Destrehan’s offensive line has long been a strength of the program, and a senior-led group in 2022 has continued that tradition – when Destrehan has needed to dominate on the line of scrimmage, they’ve been up to the task. Seniors Christian Martin, Landry Cannon and Alexander Hamilton help lead the way.

Rushers Brandon Freeman and Trey Nixon and wide receiver Leslie Jefferson combined to score 16 times this season, a trio of seniors who have been vital all season.

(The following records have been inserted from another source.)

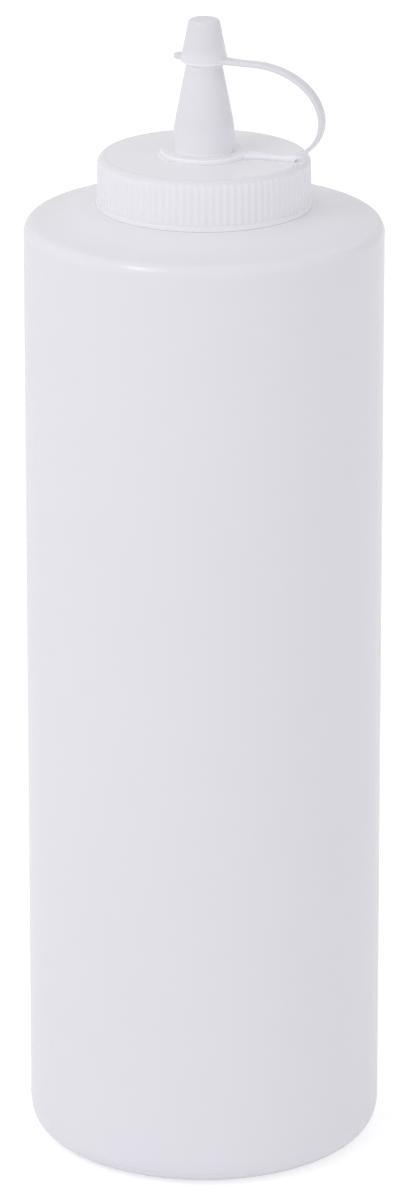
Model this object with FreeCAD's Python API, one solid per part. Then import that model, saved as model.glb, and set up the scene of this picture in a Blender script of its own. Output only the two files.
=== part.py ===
"""A squeeze bottle for sauces: a blow-moulded bottle, a screw cap with a pouring nozzle, and a tip closure
held to the nozzle by its own strap.

Millimetres, +Z up, the origin at the centre of the base. The strap leaves the closure towards +X, turned a
little to -Y. Three pieces, each one solid: bottle, cap and closure.
"""

import FreeCAD, Part
import math
import os

V = FreeCAD.Vector

# Bottle body
body_radius = 35.0
body_straight = 186.9  # height of the top of the straight wall
wall = 1.1
base_corner = 6.0
foot_width = 3.5  # the flat ring that the bottle stands on
push_up = 3.2  # how far the middle of the base is raised
push_up_step = 2.0  # height and width of the slope between foot and dome
dome_flat = 3.0  # radius of the flat spot in the middle of the dome
shoulder_corner = 2.4
shoulder_slope = 13.8  # degrees above level
land_margin = 0.25  # from the cap's collar out to where the shoulder turns into the land round the neck

# Neck and its thread
neck_radius = 17.6
neck_wall = 1.6
neck_height = 8.65  # from the land to the mouth
neck_fillet = 0.5
mouth_chamfer = 0.3
thread_pitch = 3.6
thread_turns = 1.25
thread_height = 0.9
thread_root_width = 1.7
thread_crest_width = 0.7
thread_overlap = 0.3  # how deep a ridge is rooted in its wall
thread_top_margin = 1.2  # from the mouth down to the top of the ridge

# Screw cap
cap_gap = 0.1  # from the shoulder's land up to the cap's lower edge
skirt_wall = 1.6  # without the ribs
cap_inner_clearance = 0.45  # from the bottle's thread crest to the skirt's inside
cap_corner = 1.5
disc_thickness = 1.15
seal_clearance = 0.05
rib_count = 92
rib_depth = 0.25
rib_crest_share = 0.34  # of one pitch
rib_valley_share = 0.30
rib_top_drop = 0.6  # from the disc's top down to the ribs' upper ends
collar_proud = 0.15  # over the ribs
collar_height = 1.1
collar_chamfer = 0.25
skirt_lead_in = 0.4
cap_thread_start = 0.75  # turns up the neck's thread
cap_thread_turns = 0.5

# Nozzle
nozzle_base_radius = 5.75
nozzle_base_height = 4.9  # the straight part above the disc
nozzle_bead = 0.2  # how far the cone stands out over the straight part
nozzle_bead_rise = 0.3
nozzle_cone_height = 20.2
nozzle_tip_radius = 2.06
nozzle_wall = 1.1
orifice_radius = 1.0
orifice_length = 1.7
nozzle_edge = 0.3

# Tip closure
closure_fit = 0.15  # between nozzle and closure, square to the cone
closure_wall = 1.0
closure_top = 1.3  # thickness over the nozzle's tip
closure_tip_gap = 0.15
closure_grip = 6.9  # how far the closure reaches down the cone
closure_corner = 0.8
closure_lip = 0.2
tab_lift = 0.05  # from the closure's lower edge up to its tab and strap
tab_reach = 6.5  # from the axis
tab_width = 3.0
tab_thickness = 0.9
tab_clearance = 0.1  # between the tab's root and the nozzle

# Strap and its ring
strap_azimuth = -29.0  # degrees from +X, at the closure
ring_azimuth = -12.0  # at the ring
strap_width = 2.4
strap_thickness_top = 0.9
strap_thickness_bottom = 0.75
strap_edge = 0.2
strap_reach = 23.9  # the furthest point of its centre line from the axis
strap_top_run = 10.9  # where the level run at the closure ends
strap_bottom_run = 15.1  # where the level run at the ring begins
strap_belly = 0.443  # share of the drop that lies under the furthest point
strap_rooting = 0.7  # how far each end runs into the closure and the ring
strap_sections_per_bend = 10
strap_section_gap = 1.6  # along the level runs
ring_width = 2.65
ring_thickness = 0.9
ring_clearance = 0.1
ring_lift = 0.05  # from the disc up to the ring

# Levels and radii that follow
thread_crest_radius = neck_radius + thread_height
skirt_inner_radius = thread_crest_radius + cap_inner_clearance
skirt_radius = skirt_inner_radius + skirt_wall
cap_radius = skirt_radius + rib_depth
collar_radius = cap_radius + collar_proud
land_radius = collar_radius + land_margin

SLOPE = math.radians(shoulder_slope)
slope_start_radius = body_radius - shoulder_corner * (1 - math.sin(SLOPE))
slope_start_level = body_straight + shoulder_corner * math.cos(SLOPE)
land_level = slope_start_level + (slope_start_radius - land_radius) * math.tan(SLOPE)
mouth_level = land_level + neck_height
bore_radius = neck_radius - neck_wall
thread_start_level = mouth_level - thread_top_margin - thread_root_width / 2 - thread_pitch * thread_turns

cap_bottom = land_level + cap_gap
disc_underside = mouth_level + seal_clearance
disc_level = disc_underside + disc_thickness
cone_bottom = disc_level + nozzle_base_height + nozzle_bead_rise
cone_bottom_radius = nozzle_base_radius + nozzle_bead
nozzle_tip = cone_bottom + nozzle_cone_height
CONE = math.atan((cone_bottom_radius - nozzle_tip_radius) / nozzle_cone_height)

closure_bottom = nozzle_tip - closure_grip
closure_ceiling = nozzle_tip + closure_tip_gap
closure_level = closure_ceiling + closure_top
ring_bottom = disc_level + ring_lift
ring_inner_radius = nozzle_base_radius + ring_clearance
ring_outer_radius = ring_inner_radius + ring_width


def circle_point(centre, radius, degrees):
    """The point (r, z) at an angle above level on a circle round centre."""
    angle = math.radians(degrees)
    return (centre[0] + radius * math.cos(angle), centre[1] + radius * math.sin(angle))


def arc(centre, radius, start, end):
    """A step of an outline: an arc from angle start to angle end, as its middle and its last point."""
    return (circle_point(centre, radius, (start + end) / 2), circle_point(centre, radius, end))


def revolved(start, *steps):
    """The solid of a closed outline in (r, z) turned about Z. A step is a point, or an arc's two points."""
    here = V(start[0], 0, start[1])
    first = here
    edges = []
    for step in [*steps, start]:
        curved = isinstance(step[0], tuple)
        end = step[1] if curved else step
        there = V(end[0], 0, end[1])
        if curved:
            edges.append(Part.Arc(here, V(step[0][0], 0, step[0][1]), there).toShape())
        elif there.distanceToPoint(here) > 1e-6:
            edges.append(Part.LineSegment(here, there).toShape())
        here = there
    assert here.distanceToPoint(first) < 1e-6
    return Part.Face(Part.Wire(edges)).revolve(V(0, 0, 0), V(0, 0, 1), 360)


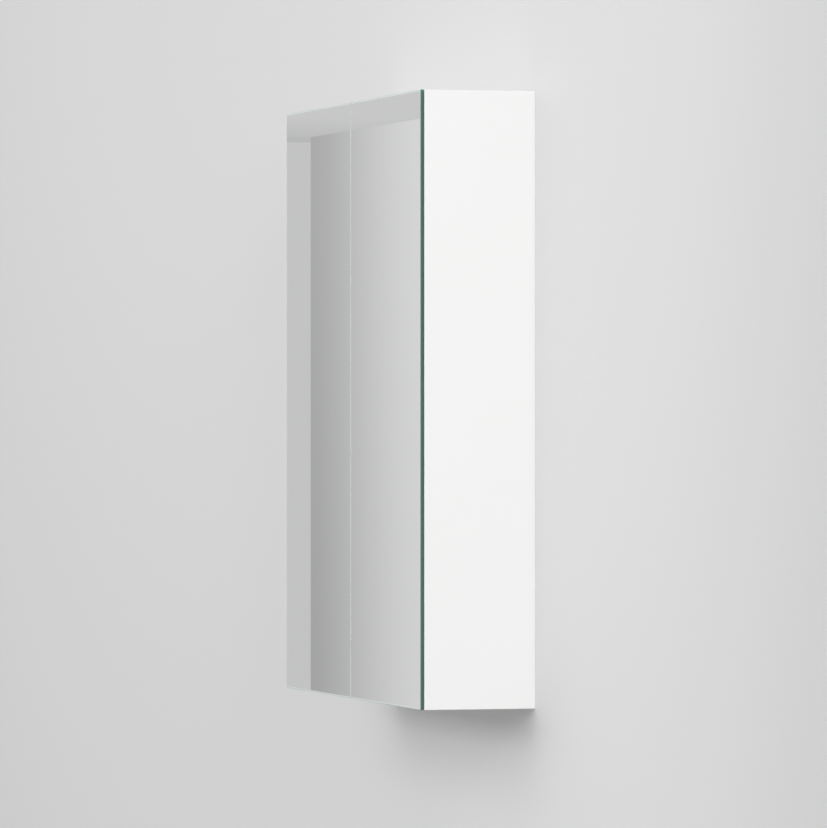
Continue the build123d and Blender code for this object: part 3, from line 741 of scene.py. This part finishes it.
def pressed_wall_plate():
    """Wall plate bent from sheet: a leg with rounded corners and two holes, a step and a lip."""
    low, high = box_in_mm("wall_plate_left")
    solid = bmesh.new()
    centre = (low.x + high.x) / 2
    step_level = high.z - LIP - SHEET / 2
    leg_top = step_level - BEND
    width = high.x - low.x - LEG_NARROWER
    leg = (centre, (low.z + leg_top) / 2, width, leg_top - low.z, PLATE_CORNER)
    holes = [disc(centre, low.z + up, WALL_HOLE) for up in (WALL_HOLE_UP, WALL_HOLE_UP + WALL_HOLE_SPACING)]
    near, far = high.y - SHEET + LEG_INSET, high.y - LEG_INSET
    soft = SOFT["wall plate"]
    plate(solid, [leg, *holes], near, far, soft, facing_wall)
    path = bent_path(leg_top - PLATE_CORNER, step_level, high.y - SHEET / 2, low.y + SHEET / 2, high.z)
    rings = []
    for x, inset in ((low.x, soft), (low.x + soft, 0), (high.x - soft, 0), (high.x, soft)):
        half = SHEET / 2 - inset
        outer = [(x, y + half * across, z + half * up) for (y, z), (across, up) in path]
        inner = [(x, y - half * across, z - half * up) for (y, z), (across, up) in path]
        rings.append(outer + inner[::-1])
    skin(solid, rings)
    return solid


def ribbed_hanger(panel_face):
    """Moulded hanger housing: a rim and ribs behind, screw holes through it and two pegs."""
    low, high = box_in_mm("hanger_left")
    solid = bmesh.new()
    x = (panel_face + high.x) / 2
    z = (low.z + high.z) / 2
    width, height = high.x - panel_face, high.z - low.z
    housing = (x, z, width, height, HANGER_CORNER)
    hollow = (x, z, width - 2 * HANGER_RIM, height - 2 * HANGER_RIM, RIM_CORNER)
    holes = [disc(x + out, z, ADJUSTER) for out in (-ADJUSTER_OUT, ADJUSTER_OUT)]
    plate(solid, [housing, *holes], low.y, high.y - HANGER_FLOOR, SOFT["housing"], facing_wall)
    plate(solid, [housing, hollow], high.y - RIM_DEPTH, high.y, SOFT["rim"], facing_wall)
    ribs = [(x + out, z, RIB, UPRIGHT_RIB, RIB_CORNER) for out in RIBS_OUT]
    rib_levels = (low.z + RIBS_IN[0], high.z + RIBS_IN[1])
    ribs += [(x, rib_level, LEVEL_RIB, RIB, RIB_CORNER) for rib_level in rib_levels]
    for rib in ribs:
        plate(solid, [rib], high.y - RIB_DEPTH, high.y - RIB_BELOW_RIM, SOFT["rib"], facing_wall)
    for peg in (-PEG_OUT, PEG_OUT):
        shape = disc((low.y + high.y) / 2, z + peg, PEG)
        plate(solid, [shape], low.x, panel_face + PEG_OVERLAP, SOFT["peg"], facing_side)
    return solid


def shelf_supports(panel_face):
    """Twelve pins, each with a collar, a tapering neck and a rounded tongue for the glass."""
    low, high = box_in_mm("shelf_pins")
    solid = bmesh.new()
    for y in (low.y + TONGUE / 2, high.y - TONGUE / 2):
        for shelf in SHELVES:
            z = box_in_mm(shelf)[0].z - PIN_BELOW_GLASS
            tongue = (panel_face + TONGUE / 2, y, TONGUE, TONGUE, TONGUE_CORNER)
            collar_end = panel_face + COLLAR_THICK
            pin_end = panel_face + PIN_OVERLAP
            under, over = (z + up for up in TONGUE_LEVELS)
            plate(solid, [disc(y, z, PIN)], low.x, pin_end, SOFT["pin"], facing_side)
            plate(solid, [disc(y, z, COLLAR)], panel_face, collar_end, SOFT["collar"], facing_side)
            plate(solid, [tongue], under, over, SOFT["tongue"], level)
            neck = []
            for step in range(SEGMENTS + 1):
                share = step / SEGMENTS
                x = panel_face + NECK_START + NECK_LENGTH * share
                points = circle(PIN - NECK_TAPER * share ** NECK_CURVE)
                neck.append([(x, y + a, z + NECK_RISE * share + b) for a, b in points])
            skin(solid, neck)
    other = solid.copy()
    mirror(other)
    bmesh.ops.reverse_faces(other, faces=other.faces)
    other_side = bpy.data.meshes.new("other_side")
    other.to_mesh(other_side)
    other.free()
    solid.from_mesh(other_side)
    bpy.data.meshes.remove(other_side)
    return solid


def boss_bead(boss):
    """Bead of glue squeezed out round a hinge boss on the inner mirror, with a slightly wavy edge."""
    low, high = box_in_mm(boss)
    solid = bmesh.new()
    middle = (low + high) / 2
    width, height = high.x - low.x, high.z - low.z
    rings = []
    for i in range(len(outline(width, height, BOSS_CORNER))):
        wave = 1 + 0.16 * math.sin(5.1 * i + middle.z) + 0.1 * math.sin(2.3 * i)
        ring = []
        for out, rise in BEAD_SECTION:
            grown = out * wave if out > 0 else out
            a, b = outline(width + 2 * grown, height + 2 * grown, BOSS_CORNER + grown)[i]
            ring.append((middle.x + a, low.y + rise, middle.z + b))
        rings.append(ring)
    skin(solid, rings, closed=True)
    return solid


for board in [*both("side_panel"), "top_panel", "bottom_panel"]:
    dress(lacquered_board(board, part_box(board)), board)
dress(lacquered_board("back_board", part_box("back_panel"), raw_rear=True), "back_panel")
for glass, silver_side in (("door_mirror", -1), ("inner_mirror", 1)):
    dress(mirror_plate(glass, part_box(f"{glass}_right"), silver_side), *both(glass))
dress(clear_glass("shelf_glass"), *SHELVES)
rubber = clear_rubber("clear_rubber")
dress(rubber, "shelf_pads", "door_bumpers")
dress(beech("beech"), "dowels")
dress(white_plastic("white_plastic"), "cam_caps", *both("hanger_cover"))
casting = zinc_casting("zinc_casting")
dress(casting, "cam_housings", *both("hanger"), *on_hinges("boss", "plate"))
sheet = nickel_steel("nickel_sheet", along=(0.08, 0.08, 1))
dress(sheet, *on_hinges("arm", "arm_link", "boss_link"), "hinge_springs")
dress(nickel_steel("nickel_turned"), "arm_pins", *both("boss_pins"), *both("knee_pins"))
small_steel = nickel_steel("nickel_screws")
dress(small_steel, "plate_screws", "arm_screws", "hanger_screws", "cam_bolts", "shelf_pins")
zinc_plated = nickel_steel("zinc_plated_sheet")
dress(zinc_plated, *both("hanger_hook"), *both("wall_plate"))

panel_face = box_in_mm("side_panel_left")[1].x
supports = shelf_supports(panel_face)
piece("shelf_supports", supports, small_steel, "cabinet", ["shelf_pins"])
for hanger, wall_plate in zip(both("hanger"), both("wall_plate")):
    piece(f"ribbed_{hanger}", ribbed_hanger(panel_face), casting, "cabinet", [hanger])
    bent = pressed_wall_plate()
    piece(f"pressed_{wall_plate}", bent, zinc_plated, "cabinet", [wall_plate])
for hinge in HINGES:
    height, side = hinge.split("_")
    bead = boss_bead(f"hinge_boss_{height}_left")
    piece(f"boss_bead_{hinge}", bead, rubber, f"door_{side}")

studio()
sky(LIGHT_FROM_ABOVE, LIGHT_FROM_BELOW, seen=grey(SKY_GREY))
for name, lamp in LAMPS.items():
    area_lamp(name, **lamp)
camera()
bpy.context.scene.view_settings.view_transform = "Standard"
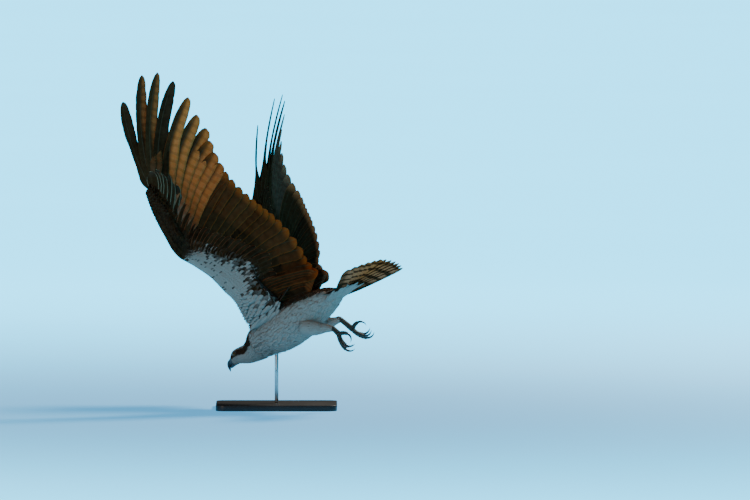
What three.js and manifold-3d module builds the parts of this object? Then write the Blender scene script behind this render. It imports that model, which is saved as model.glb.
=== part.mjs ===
// Osprey in flight, life size, wings raised, on a plain display stand.
// Millimetres, +Z up, origin at the centre of the underside of the stand's base.
// The bird is built in its own axes: x forward along the body, y to its left, z out of its back,
// measured from the point midway between the shoulders, and is then banked on the stand.

import * as THREE from "three";
import { mergeVertices } from "three/addons/utils/BufferGeometryUtils.js";
import Module from "manifold-3d";

const wasm = await Module();
wasm.setup();

const point = (x, y, z) => new THREE.Vector3(x, y, z);
const radians = THREE.MathUtils.degToRad;
const lerp = THREE.MathUtils.lerp;

// Driving dimensions
const GAP = 0.3; // left between pieces that touch
const LEFT = 1;
const RIGHT = -1;

// Flight attitude: course, dive and roll of the body, and the view's height above level
const COURSE = radians(152.6);
const DIVE = radians(26.2);
const ROLL = radians(5.05);
const VIEW_HEIGHT = radians(3);

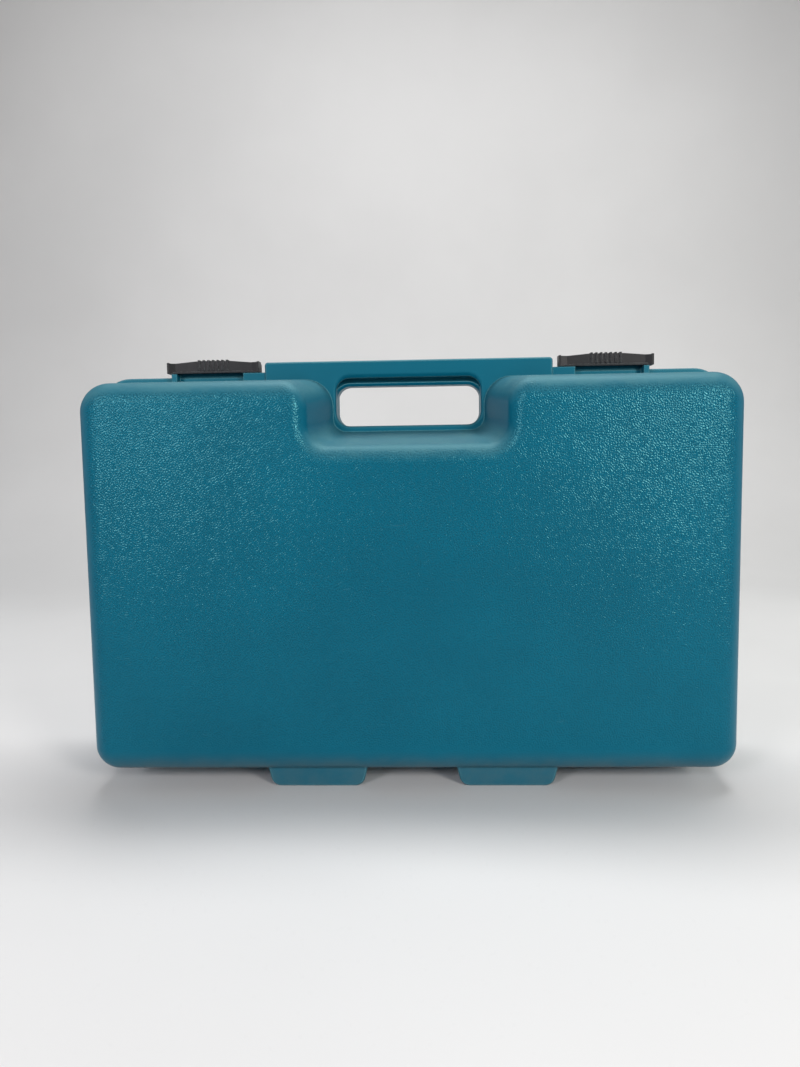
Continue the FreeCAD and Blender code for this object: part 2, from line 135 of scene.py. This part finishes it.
# Lamps: sizes in metres, power in watts
WHITE = (1, 1, 1)
CASE_UPPER_PART = (0, 0, 0.2)
CASE_MIDDLE = (0, 0, 0.15)
CASE_FOOT = (0, 0, 0)
WALL_ABOVE_CASE = (0.3, 1.5, 1.6)
LAMPS = {
    "left_lamp": {"place": (-0.8, -1.35, 0.68), "aim": CASE_UPPER_PART, "size": (0.34, 0.34),
                  "power": 8.5, "color": (1.0, 0.93, 0.97)},
    "right_lamp": {"place": (0.9, -1.3, 0.66), "aim": CASE_UPPER_PART, "size": (0.38, 0.38),
                   "power": 13, "color": (1.0, 0.96, 0.92)},
    "front_lamp": {"place": (0, -1.6, 1.0), "aim": CASE_MIDDLE, "size": (1.6, 0.5),
                   "power": 3, "color": WHITE},
    "top_lamp": {"place": (0.1, 0.4, 1.9), "aim": CASE_FOOT, "size": (1.4, 0.5),
                 "power": 25, "color": WHITE},
    "left_side_lamp": {"place": (-1.5, 0.1, 0.7), "aim": CASE_MIDDLE, "size": (1.0, 1.0),
                       "power": 3, "color": (0.9, 0.96, 1.0)},
    "right_side_lamp": {"place": (1.5, 0.1, 0.7), "aim": CASE_MIDDLE, "size": (1.0, 1.0),
                        "power": 5, "color": (0.96, 1.0, 0.94)},
    "wall_lamp": {"place": (0.5, 0.4, 2.2), "aim": WALL_ABOVE_CASE, "size": (1.2, 0.8),
                  "power": 1.2, "color": WHITE},
}

# Lamps that gloss doesn't show
LAMPS_NOT_MIRRORED = ("left_side_lamp", "right_side_lamp")

# Camera fitted to the photograph: angles in radians, focal length and frame height in its pixels
CAMERA_PLACE = (0.014438, -0.61043, 0.23381)
CAMERA_YAW = -0.0369
CAMERA_PITCH = 0.0893
CAMERA_ROLL = 0.0153
FOCAL_PIXELS = 801.0
FRAME_HEIGHT = 1067
SENSOR_MILLIMETRES = 36
NEAREST_SEEN = 0.01
FARTHEST_SEEN = 20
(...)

On the defensive side of the ball, Amare Johnson, Tory Jolla and Rayquan Ducre have been key parts of a front seven that have kept rushing lanes closed and quarterbacks on alert all year. Linebacker Andrew Schaefer, meanwhile, made one of the season’s highlight defensive plays with his interception Week 8 against East St. John that summoned a tidal wave of momentum for his team.

And in the secondary, a veteran group has seen it all. Seniors Lynard Harris, Kevin Adams, Travon Thomas and Jacobi Green have powered a unit that’s made key stops and big plays all season long. In just the past two weeks alone, Adams, Harris and Green have intercepted passes, while Thomas came up with the most critical play of the season thus far with his deflection of a potential go-ahead two-point conversion in the quarterfinals against East St. John.

Experience matters, Scott said.

“When you look at the guys who are making these plays, in a lot of cases it’s the guys who have been there before,” said Scott.

Those are just a few of the seniors helping to drive the Wildcats, but all on the roster have much to be proud of.

And within a matter of several hours, all may also be able to call themselves state champion.